Patti Schooley, the county’s district supervisor for coastal and
historical facilities, said the county will request an additional
$100,000 for the completion of the center’s exhibits from the Board of
Supervisors at its March 28 meeting.
The facility’s 3,000-square-foot exhibit area was originally budgeted at
$300,000, but the cost to complete the exhibit is exceeding the county’s
original goal, Schooley said.
“A lot of it has to do with the creativity of the exhibit,” she said.
Tim Miller, division manager for Harbors, Beaches and Parks, said the
additional funds would help pay for a “critter aquarium” and an “eco-mud
room.”
“The difference in the exhibit’s quality would be the equivalent of the
difference between a Disneyland ride and a fairground attraction,” Miller
said.
Denny Turner, manager of landscape and architecture design for Orange
County, said the building’s $3.5-million budget already includes an
audiovisual display room, a public wet-and-dry laboratory with
microscopes, and an amphitheater modeled after a bird’s nest.

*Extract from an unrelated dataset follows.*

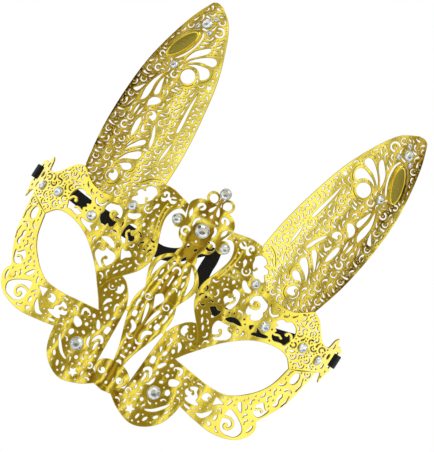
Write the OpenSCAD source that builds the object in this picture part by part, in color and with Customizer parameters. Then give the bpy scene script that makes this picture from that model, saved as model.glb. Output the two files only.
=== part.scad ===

Construction of the 10,000-square-foot subterranean building, which began
in April 1998, was originally scheduled to open at the end of this month.
But county officials said they were delayed for several months during the
El Nino-fueled storms of 1997. Now the center is expected to have a grand
opening in mid-October, Turner said.
“In the process of building the center, we’ve had to order several
different construction materials,” Turner said. “The delay is not
unacceptable and not something we didn’t expect when building a facility
like this.”
Officials say once the facility is completed, it will be the county’s
largest nature center. And locals are anticipating the center’s impact on
the city once the upscale project is completed.
“It’s a big project they’re undertaking,” said Deputy City Manager David
Kiff. “I have complete faith that they will do a wonderful job with it.”